[Job]
Write out exactly the lines between the line containing "makeBaseCover();" and the line containing "bpy.context.scene.collection.objects.link(empty)", including both of those lines, and nothing more.

[Information supplied]
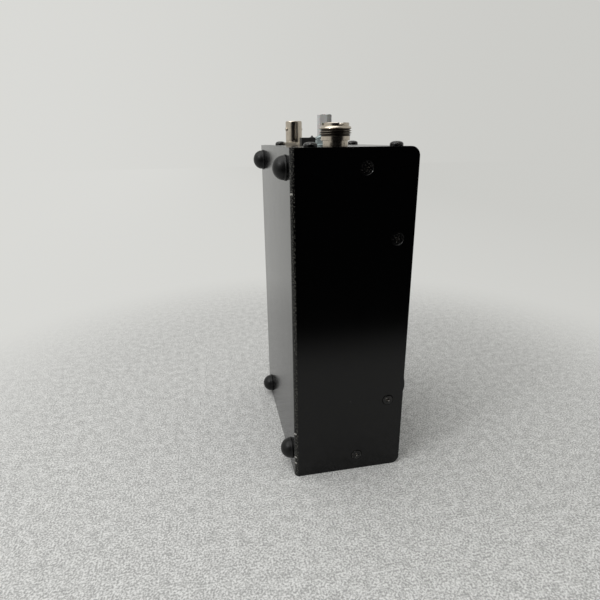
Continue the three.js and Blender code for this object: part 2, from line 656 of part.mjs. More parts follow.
function makeCapacitor(place, name, shaftTop) {
  const { size, plate, depth, tie, journal, rotor, blade, blades, pitch, stator, bar, hub } = CAPACITOR;
  const half = size / 2;
  const front = -SHEET;
  const rear = front - 2 * plate - depth;
  const tieSpot = half - tie - GAP;
  const corners = [[-tieSpot, -tieSpot], [-tieSpot, tieSpot], [tieSpot, -tieSpot], [tieSpot, tieSpot]];
  const frame = cut(
    join(
      block([-half, half], [-half, half], [front - plate, front]),
      block([-half, half], [-half, half], [rear, rear + plate]),
      rod(BUSH.radius, front - plate, BUSH.height),
      ...corners.map((corner) => rod(tie, rear, front, corner, SCREW_ROUND)),
    ),
    rod(SHAFT + GAP, front - plate - OVERRUN, BUSH.height + OVERRUN),
    rod(journal + GAP, rear - OVERRUN, rear + plate + OVERRUN),
  );
  const middle = (front - plate + rear + plate) / 2;
  const firstBlade = middle - ((blades - 1) / 2) * pitch - blade / 2;
  const rotorBlades = Array.from({ length: blades }, (unused, index) => (
    halfDisc(rotor, firstBlade + index * pitch, blade)
  ));
  const spindle = turned([
    [0, rear - OVERRUN],
    [journal, rear - OVERRUN],
    [journal, rear + plate + GAP],
    [hub, rear + plate + GAP],
    [hub, front - plate - GAP],
    [SHAFT, front - plate - GAP],
    [SHAFT, shaftTop],
    [0, shaftTop],
  ]);
  const barSpan = [rear + plate + GAP, front - plate - GAP];
  const barY = half - 2 * (tie + GAP) - bar - GAP;
  const statorEdge = [stator - bar, stator];
  const statorBars = [-barY, barY].map((y) => block(statorEdge, [y - bar / 2, y + bar / 2], barSpan));
  const statorBlades = Array.from({ length: blades - 1 }, (unused, index) => {
    const bottom = firstBlade + (index + 0.5) * pitch;
    const sheet = block([0, stator], [-barY - bar / 2, barY + bar / 2], [bottom, bottom + blade]);
    return cut(sheet, rod(hub + 2 * GAP, bottom - OVERRUN, bottom + blade + OVERRUN));
  });
  addPiece(place, `${name}_frame`, frame, COLOURS.aluminium);
  addPiece(place, `${name}_stator`, join(...statorBlades, ...statorBars), COLOURS.aluminium);
  addPiece(place, `${name}_rotor`, join(spindle, ...rotorBlades), COLOURS.aluminium);
  bushNut(place, `${name}_nut`);
}

function makeSelector(place, shaftTop) {
  const rear = -SHEET - SELECTOR.depth;
  const body = turned([
    [0, rear],
    [SELECTOR.radius, rear],
    [SELECTOR.radius, -SHEET],
    [BUSH.radius, -SHEET],
    [BUSH.radius, BUSH.height],
    [SHAFT + GAP, BUSH.height],
    [SHAFT + GAP, rear + SELECTOR.wafer],
    [0, rear + SELECTOR.wafer],
  ], ROUND);
  const shaft = rod(SHAFT, rear + SELECTOR.wafer + GAP, shaftTop);
  addPiece(place, "selector_body", body, COLOURS.whitePlastic);
  addPiece(place, "selector_shaft", shaft, COLOURS.aluminium);
  bushNut(place, "selector_nut");
  makeCoil(place, rear);
}

// A ring core in a single-layer winding, which leaves a gap between its two ends.
function makeCoil(place, seat) {
  const wound = COIL.wire + GAP;
  const bottom = seat - COIL.height - 2 * wound;
  const core = ring(COIL.inner, COIL.outer, bottom + wound, seat - wound, ROUND);
  const sleeve = cut(
    ring(COIL.inner - wound, COIL.outer + wound, bottom, seat, ROUND),
    ring(COIL.inner - GAP, COIL.outer + GAP, bottom + COIL.wire, seat - COIL.wire, ROUND),
  );
  const bare = THREE.MathUtils.degToRad(360 - COIL.coveredTurn) / 2;
  const reach = 2 * COIL.outer;
  const wedge = new THREE.Shape();
  wedge.moveTo(0, 0);
  wedge.lineTo(reach, -reach * Math.tan(bare));
  wedge.lineTo(reach, reach * Math.tan(bare));
  wedge.closePath();
  const opening = new THREE.ExtrudeGeometry(wedge, {
    depth: COIL.height + 2 * (wound + OVERRUN), bevelEnabled: false,
  });
  opening.translate(0, 0, bottom - OVERRUN);
  addPiece(place, "coil_core", core, COLOURS.ferrite);
  addPiece(place, "coil_winding", cut(sleeve, solidOf(opening)), COLOURS.copper);
}

function makeToggle(place) {
  const bodyTop = -SHEET;
  const bodyBottom = bodyTop - TOGGLE.bodyDepth;
  const body = cut(
    join(
      block(
        [-TOGGLE.bodyLength / 2, TOGGLE.bodyLength / 2],
        [-TOGGLE.bodyWidth / 2, TOGGLE.bodyWidth / 2],
        [bodyBottom, bodyTop],
      ),
      rod(TOGGLE.bush, bodyTop - OVERRUN, TOGGLE.bushHeight),
    ),
    rod(TOGGLE.bushBore, TOGGLE.pivotHeight - TOGGLE.bushBore, TOGGLE.bushHeight + OVERRUN),
  );
  const neck = TOGGLE.leverLength - TOGGLE.tipLength;
  const lever = turned([
    [0, -TOGGLE.leverRoot],
    [TOGGLE.leverRoot, -TOGGLE.leverRoot],
    [TOGGLE.leverRoot, TOGGLE.bushHeight],
    [TOGGLE.leverNeck, neck],
    [TOGGLE.leverTip, neck + TOGGLE.tipRound],
    [TOGGLE.leverTip, TOGGLE.leverLength - TOGGLE.tipRound],
    [TOGGLE.leverTip - TOGGLE.tipRound / 2, TOGGLE.leverLength],
    [0, TOGGLE.leverLength],
  ]);
  const tilted = station(place, [0, 0, TOGGLE.pivotHeight], [0, THREE.MathUtils.degToRad(TOGGLE.tilt), 0]);
  addPiece(place, "toggle_body", body, COLOURS.nickel);
  addPiece(place, "toggle_nut", hexNut(TOGGLE.nutFlats, TOGGLE.bush + GAP, 0, TOGGLE.nutHeight),
    COLOURS.nickel);
  addPiece(tilted, "toggle_lever", lever, COLOURS.nickel);
}

function makeLamp(place) {
  const dome = [];
  const shoulder = LAMP.height - LAMP.radius;
  for (let step = 0; step <= DOME_STEPS; step += 1) {
    const angle = (step / DOME_STEPS) * QUARTER;
    dome.push([LAMP.radius * Math.cos(angle), shoulder + LAMP.radius * Math.sin(angle)]);
  }
  const lens = turned([
    [0, -SHEET - LAMP.flangeHeight],
    [LAMP.flange, -SHEET - LAMP.flangeHeight],
    [LAMP.flange, -SHEET],
    [LAMP.radius, -SHEET],
    ...dome.slice(0, -1),
    [0, LAMP.height],
  ], SCREW_ROUND);
  addPiece(place, "lamp", lens, COLOURS.lamp);
}

makeBaseCover();
makeChassis();
makeFeet();
makeSideScrews();
makeBoardAndStandoffs();
makeUhfSocket();
makeBncSocket();
makePost();
makeGroundTerminal();
makeSlideSwitch();
makeCapacitor(tunePlace, "tune_capacitor", makeKnob(tunePlace, "tune_knob", SMALL_KNOB));
makeCapacitor(loadPlace, "load_capacitor", makeKnob(loadPlace, "load_knob", SMALL_KNOB));
makeSelector(selectorPlace, makeKnob(selectorPlace, "selector_knob", LARGE_KNOB));
makeToggle(togglePlace);
makeLamp(lampPlace);

export default tuner;
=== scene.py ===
# A small manual antenna tuner, standing on its plain end: the case and its fittings, piece by piece.

import math

import bmesh
import bpy
from mathutils import Matrix, Vector


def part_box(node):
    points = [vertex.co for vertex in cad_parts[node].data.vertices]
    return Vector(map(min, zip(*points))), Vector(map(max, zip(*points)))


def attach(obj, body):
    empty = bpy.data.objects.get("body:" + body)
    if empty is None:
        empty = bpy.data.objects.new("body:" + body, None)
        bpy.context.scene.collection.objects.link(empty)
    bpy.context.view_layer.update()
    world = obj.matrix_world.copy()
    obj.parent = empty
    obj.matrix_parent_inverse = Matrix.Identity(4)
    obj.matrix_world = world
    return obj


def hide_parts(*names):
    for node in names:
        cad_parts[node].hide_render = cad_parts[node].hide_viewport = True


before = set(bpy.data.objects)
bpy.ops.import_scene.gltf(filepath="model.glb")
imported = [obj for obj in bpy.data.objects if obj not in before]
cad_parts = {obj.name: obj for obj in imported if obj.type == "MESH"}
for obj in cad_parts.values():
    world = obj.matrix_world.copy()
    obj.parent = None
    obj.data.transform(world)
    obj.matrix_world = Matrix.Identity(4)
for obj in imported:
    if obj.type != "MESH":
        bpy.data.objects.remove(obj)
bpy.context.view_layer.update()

MM = 0.001
QUARTER = math.pi / 2


# ---- Camera ----
# A short lens, about 28 cm from the middle of the case. It looks a little down and to the right, so that
# the near side is seen almost square on.

CAMERA_AT = Vector((-66.97, -259.65, 179.22)) * MM
CAMERA_TURN = math.radians(11.06)
CAMERA_TILT = math.radians(19.47)
CAMERA_ROLL = math.radians(-0.67)
LENS = 27.41
SENSOR = 36

ahead = Vector((
    math.sin(CAMERA_TURN) * math.cos(CAMERA_TILT),
    math.cos(CAMERA_TURN) * math.cos(CAMERA_TILT),
    -math.sin(CAMERA_TILT),
))
level = Vector((math.cos(CAMERA_TURN), -math.sin(CAMERA_TURN), 0))
above = level.cross(ahead)
right = level * math.cos(CAMERA_ROLL) + above * math.sin(CAMERA_ROLL)
up = above * math.cos(CAMERA_ROLL) - level * math.sin(CAMERA_ROLL)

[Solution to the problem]
makeBaseCover();
makeChassis();
makeFeet();
makeSideScrews();
makeBoardAndStandoffs();
makeUhfSocket();
makeBncSocket();
makePost();
makeGroundTerminal();
makeSlideSwitch();
makeCapacitor(tunePlace, "tune_capacitor", makeKnob(tunePlace, "tune_knob", SMALL_KNOB));
makeCapacitor(loadPlace, "load_capacitor", makeKnob(loadPlace, "load_knob", SMALL_KNOB));
makeSelector(selectorPlace, makeKnob(selectorPlace, "selector_knob", LARGE_KNOB));
makeToggle(togglePlace);
makeLamp(lampPlace);

export default tuner;
=== scene.py ===
# A small manual antenna tuner, standing on its plain end: the case and its fittings, piece by piece.

import math

import bmesh
import bpy
from mathutils import Matrix, Vector


def part_box(node):
    points = [vertex.co for vertex in cad_parts[node].data.vertices]
    return Vector(map(min, zip(*points))), Vector(map(max, zip(*points)))


def attach(obj, body):
    empty = bpy.data.objects.get("body:" + body)
    if empty is None:
        empty = bpy.data.objects.new("body:" + body, None)
        bpy.context.scene.collection.objects.link(empty)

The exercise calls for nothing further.